Queremos ser norteamericanos o europeos, sin caer en la cuenta de que jamás lo seremos, con ciudadanía o sin ella; con dinero o sin él. Admiramos al narcotraficante o al criminal de cuello blanco, porque fueron audaces para llegar a esas alturas que llaman éxito. Queremos ser audaces, porque la vida cuesta demasiado, y la cuota de dolor es demasiado pesada. Estos defectos pusieron al dictadorzuelo salvadoreño en el poder a través de un millón de votos de ignorantes, ingenuos, furiosos e insensatos, guiados bajo un programa consciente y hábil del poder político invisible que tiene a su disposición todos los medios, todas las fuerzas. Este gobierno cumplirá de una forma bien calculada los deseos de sus artífices elitistas: profundizará la crisis cultural, la crisis política, la crisis económica sobre los hombros de una masa adormecida. Entregará por completo el poder fáctico, no solo en el ejército y la policía, sino en esa nueva fuerza de represión que son las pandillas. Y, claro, ellos tienen precio y pueden ser comprados.
Este adormecimiento se une a la posibilidad de una oposición poco preparada ética e intelectualmente para el desafío. En muchos casos, ya el adversario perforó esa oposición desde adentro, y yace hoy engusanada, no para regenerarse, sino para precipitarnos. Quienes se involucran directamente en política, saben que se involucran en una maraña de mafias y reglas de juego difíciles de cumplir sin corromperse. La corrupción es casi una regla si se quiere ser presidente, diputado, alcalde. Se tiene que estar dispuesto a tolerar la podredumbre desde adentro, que ya se olfatea desde fuera; pero quien se atreva, con la claridad del desafío, sabe que es posible resistirse. La objeción lógica está en que se tiene que llegar hasta las últimas consecuencias para lograr al menos una irrisoria conquista en ese antro de mafias. Se debe enfrentar con buen humor e inventar la alegría, para no doblegarnos ante los mercenarios, incluso en un partido de izquierda.

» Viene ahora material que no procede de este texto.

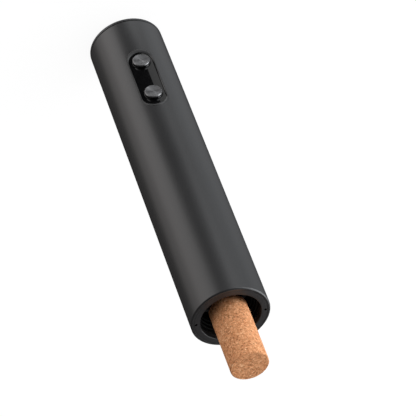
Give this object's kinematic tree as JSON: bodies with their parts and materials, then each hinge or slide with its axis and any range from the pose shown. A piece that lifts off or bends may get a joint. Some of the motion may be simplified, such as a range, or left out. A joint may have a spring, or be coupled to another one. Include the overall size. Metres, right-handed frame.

Ser un funcionario político o empleado público requiere de consciencia, coraje y perseverancia. Consciencia, para diferenciar entre lo bueno y lo malo, entre lo que beneficia al pueblo y aquello que lo perjudica. Coraje, porque contra el funcionario impecable está toda la maquinaria del Poder para sabotear sus propósitos, incluso si esto implica una amenaza a la seguridad física y a la reputación. Perseverancia, porque el peso de la realidad lo obligará a abdicar de su fe en los seres humanos y sus convicciones, hasta verse sumiso a los intereses económicos.
Quienes llegan a la posibilidad de ser funcionarios públicos, muchas veces retroceden espantados. Los demás ciudadanos ‑es decir, los demás políticos- no comprendemos que la política es participar de la organización y la administración de nuestras comunidades. Pero, si no queremos empaparnos de esa dinámica oscura, ¿de qué otra forma podemos oponernos al totalitarismo? La participación política opositora puede ejercerse desde diferentes trincheras, sin perder por ello el rumbo, aunque el sistema cultural esté configurado para perderlo todo.
Si un hombre o una mujer se respetan a sí mismos, no tendrán por qué renunciar a ningún principio. Pero eso se dice fácil. Y es que la mejor oferta, y, además, la más vacua de este sistema, es el dinero. Si se tiene dinero, se tiene seguridad, internet, sexo, poder, futuro. Si se tiene dinero, no se necesita del amor, la libertad, la verdad o la justicia, porque el amor, la libertad, la verdad y la justicia tienen, según el sistema, valor de cambio. Se compra un hijo, una esposa, un amante, un esposo, un amigo; se compra información y se compra votantes. No se compra a un hombre o a una mujer con principios, porque son necios sin importe. De ahí que se destruya este excepcional tipo de personas, simbólica y materialmente. Siempre son primeros en desaparecer, pues hacia ellos se encamina la máquina de matar.
Este sistema de valores es el recurso fascista usual contra las víctimas. David Rousset, escritor francés ocupado en los asuntos de su época, afirmó al respecto de la sumisión de los pueblos en la Alemania nazi: “… el sistema que logra destruir a su víctima antes de que suba al patíbulo es el mejor, desde todos los puntos de vista, para mantener a un pueblo en la esclavitud, en total sumisión. Nada hay más terrible que aquellas procesiones avanzando como muñecos hacia la muerte”. Eso somos por ahora, las mayorías en El Salvador: un desfile de cadáveres que creen que viven, adorando a un cadáver pintado de celeste, que obra como megalómano estúpido, pero que es otra marioneta de poderes que no vemos, y que son más materiales que nuestras opiniones.
Nuestro descontento crece; los salvadoreños hemos demostrado que, como todo pueblo, somos creativos, alegres y rebeldes. Aunque también, que somos terriblemente aguantadores. Tal vez cuando el engaño deje un día de distraernos del hambre y la injusticia que experimentamos, levantaremos de nuevo la cara con indignación. Por ahora, quedan otros milímetros de combate valioso: nuestras propias vidas.